A spokesman for KPMG Peat Marwick, a consultant
and member of the CSC Prime Alliance group, said the
15-year project will involve a "radical departure" to
transform the system into one that is more
"customer-centric."

The CSC team will, however, stick closely to
modernization guidelines defined last year by IRS
commissioner Charles Rossotti as part of the Prime
Systems Integration Services blueprint. Rossotti
previously was chairman of American Management
Systems.

The CSC-IRS deal is considered to be the largest
outsourcing contract in history, and one of the first to
involve such a wide range of large companies in the
process. Players on the CSC team include IBM,
Northrop Grumman, Unisys, Science Applications
International, KPMG, and Lucent Technologies.
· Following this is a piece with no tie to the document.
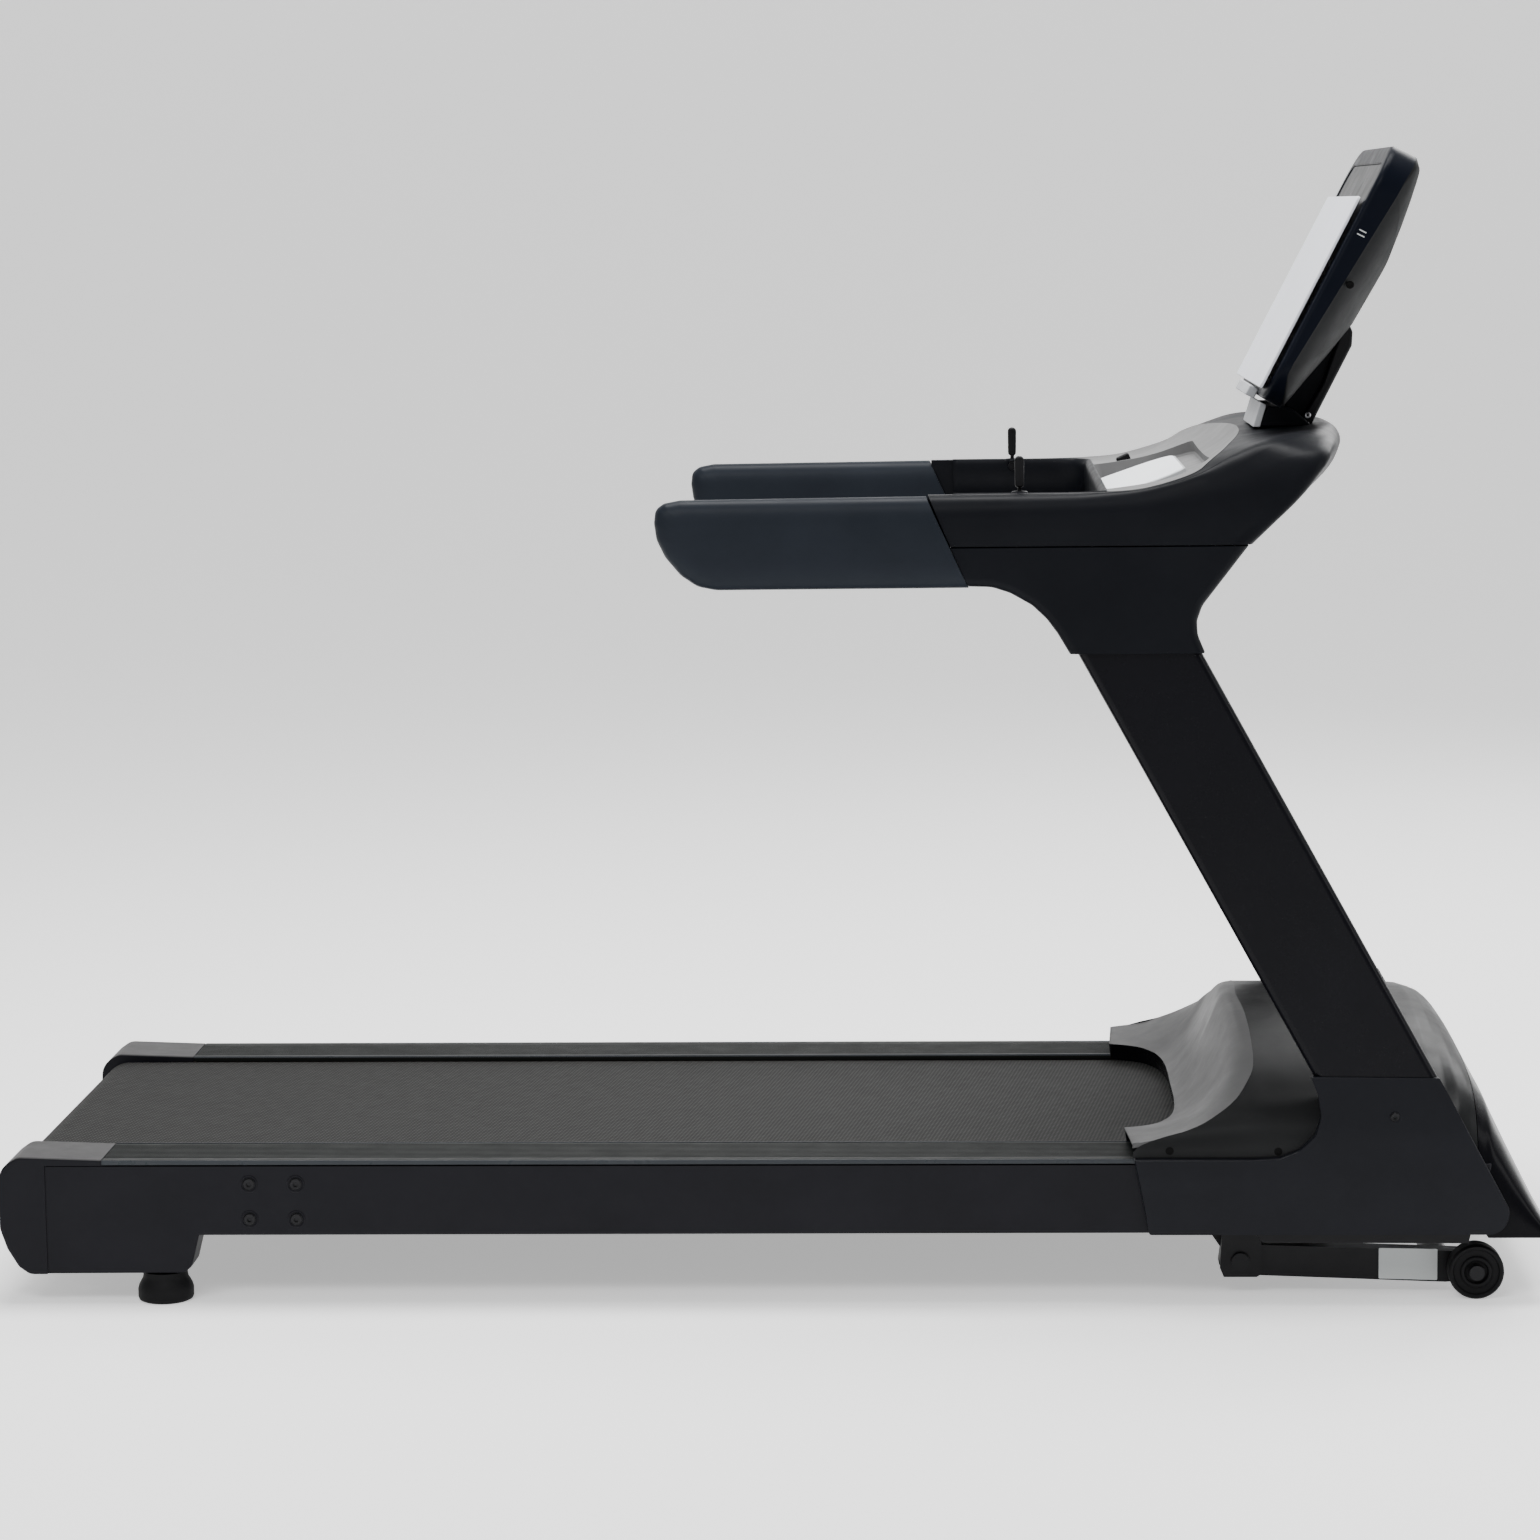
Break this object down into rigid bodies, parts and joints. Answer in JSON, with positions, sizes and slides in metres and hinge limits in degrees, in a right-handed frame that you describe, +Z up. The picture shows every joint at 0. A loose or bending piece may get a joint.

Observers said the grouping may mark a new trend in
which multiple companies team up to present a unified
front to a client.

Similar consortium efforts have taken place outside the
United States. These include a 10-year contract to
upgrade the British government's social security system,
won late this year by the Affinity Consortium, a group
of companies that includes IBM, Electronic Data
Systems, and Price Waterhouse. EDS and others also
are involved in Transys, a $1.6 billion project to update
the ticketing system for London Transport.